2. Instead of punishing Universities that don't "reign in" tuition, how about we punish states who don't support education? The presence of more state money would allow for reduced tuition, or at least tuition freezes. Okay, I hear you... "but there is no state money!" Interesting. Maybe we should talk about a federal stimulus package that actually works at the state and local levels, rather than handing over billions to companies like AIG. (There is a lot that Universities across the country could to with 182.5 billion dollars.)
3. Should we discuss our Defense budget at all? Would that lend too hysterical of a tone to this letter? Should we discuss supplemental spending bills, or would that push us over the edge?

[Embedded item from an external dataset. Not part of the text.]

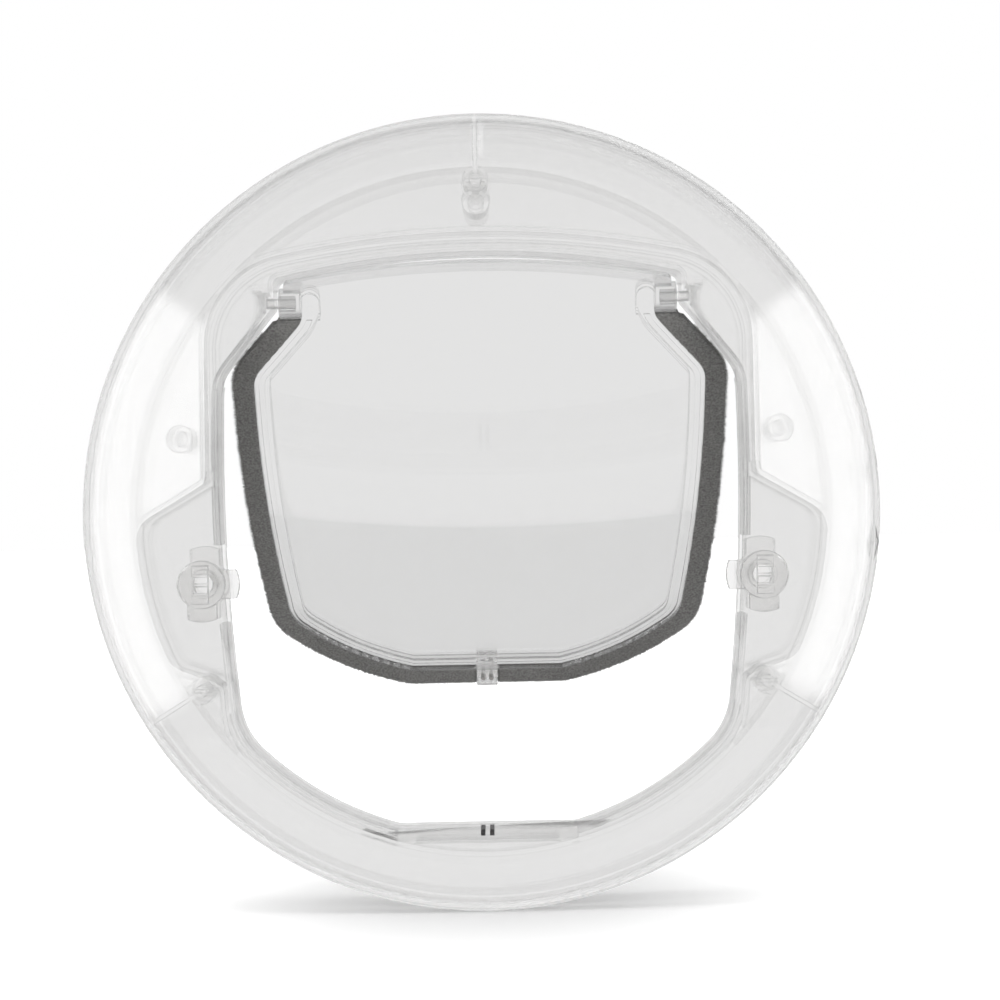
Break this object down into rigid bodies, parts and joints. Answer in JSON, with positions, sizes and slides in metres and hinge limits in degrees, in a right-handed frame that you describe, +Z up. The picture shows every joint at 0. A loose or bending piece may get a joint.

4. Could you write an editorial about how the time has come to eliminate high-cost college athletics, or at the very least, eliminate athletic scholarships entirely? And please don't give truth to the lie that athletics makes money for schools--athletics makes money for athletic directors, coaches, athletic facilities, and television. I have a feeling that Division I schools threatening to cut football programs might lead to some increased state support. It's just a hunch, really. At the very least, it would allow Universities to focus the entirety of their budgets on their primary mission. (God forbid.) While you're at it, call for the elimination of the practice where coaches' salaries are paid for by private "donations." I think there are other places in the University that could use such donations.
5. Finally, and not to be lost here--enrollments in many institutions are at record highs. Should we speak private-sector, "real-world" language? Let's: If the demand is there we should provide the product and services, not reduce them into glorified vocational programs.
But what do I know? You're right, Universities really need to get themselves under control and "deliver education" like the pizza parlors you'd reduce them to.